→ **TASK**
Please report every line from the material that contains the word "bodies".

→ **DATA LINES**
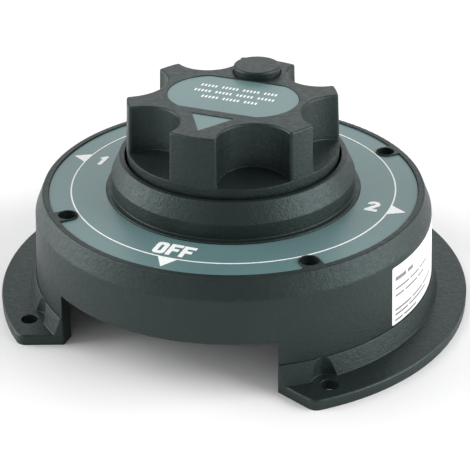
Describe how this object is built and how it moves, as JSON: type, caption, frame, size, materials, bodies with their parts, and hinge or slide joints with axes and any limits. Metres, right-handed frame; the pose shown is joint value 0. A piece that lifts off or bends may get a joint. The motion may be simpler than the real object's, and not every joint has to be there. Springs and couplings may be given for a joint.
{
  "type": "battery switch",
  "caption": "Round surface-mount rotary battery selector switch with a lobed knob, dial plate, two flanged ears, cable mouths and studs underneath.",
  "frame": {"origin": "on the knob's axis in the plane of the mounting face", "axes": "+Z out of the panel along the knob's axis; -Y towards OFF and a cable mouth; +X towards position 2 and an ear, -X towards position 1"},
  "size_m": [0.1882, 0.1582, 0.086],
  "materials": {
    "housing_plastic": "fine moulded grain, satin",
    "knob_plastic": "fine moulded grain, satin",
    "dial_teal": "satin printed foil",
    "inlay_teal": "satin printed foil",
    "white_ink": "matt print",
    "label_white": "satin paper label",
    "base_plastic": "matt",
    "black_rubber": "matt",
    "steel": "brushed",
    "spring_steel": "drawn wire",
    "brass": "machined",
    "copper": "rolled plate, tin-washed edges",
    "nylon": "moulded",
    "acetal": "moulded"
  },
  "bodies": {
    "base": {"housing": "housing_plastic", "collar": "housing_plastic", "mounting_ear_1": "housing_plastic", "mounting_ear_2": "housing_plastic", "dial_plate": "dial_teal", "dial_marks": "white_ink", "rating_sticker": "label_white", "contact_base": "base_plastic", "body_seal": "black_rubber", "cover_screws": "steel", "thread_inserts": "brass", "common_contact": "copper", "contact_1": "copper", "contact_2": "copper", "terminal_studs": "brass", "flat_washers": "steel", "lock_washers": "spring_steel", "stud_nuts": "brass"},
    "knob": {"knob": "knob_plastic", "knob_inlay": "inlay_teal", "pointer_inlay": "inlay_teal", "inlay_marks": "white_ink", "knob_screw": "steel", "knob_washer": "steel", "drive_shaft": "brass", "shaft_o_ring": "black_rubber", "thrust_washer": "nylon", "rotor_disc": "acetal", "moving_contact": "copper", "contact_springs": "spring_steel", "detent_spring_a": "spring_steel", "detent_spring_b": "spring_steel", "lock_spring": "spring_steel"},
    "ball_a": {"detent_ball_a": "steel"},
    "ball_b": {"detent_ball_b": "steel"},
    "button": {"lock_button": "knob_plastic", "lock_pin": "steel", "lock_clip": "spring_steel"}
  },
  "joints": [
    {"name": "knob_turn", "type": "hinge", "parent": "base", "child": "knob", "pos_m": [0, 0, 0], "axis": [0, 0, -1], "continuous": true},
    {"name": "detent_a", "type": "slide", "parent": "knob", "child": "ball_a", "axis": [0, 0, 1], "range_m": [0, 0.0012], "stiffness_N_per_m": 300, "deforming": ["detent_spring_a"]},
    {"name": "detent_b", "type": "slide", "parent": "knob", "child": "ball_b", "axis": [0, 0, 1], "range_m": [0, 0.0012], "stiffness_N_per_m": 300, "deforming": ["detent_spring_b"]},
    {"name": "button_press", "type": "slide", "parent": "knob", "child": "button", "axis": [0, 0, -1], "range_m": [0, 0.0024], "stiffness_N_per_m": 900, "deforming": ["lock_spring"]}
  ]
}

→ **IN RESPONSE**
Describe how this object is built and how it moves, as JSON: type, caption, frame, size, materials, bodies with their parts, and hinge or slide joints with axes and any limits. Metres, right-handed frame; the pose shown is joint value 0. A piece that lifts off or bends may get a joint. The motion may be simpler than the real object's, and not every joint has to be there. Springs and couplings may be given for a joint.
  "bodies": {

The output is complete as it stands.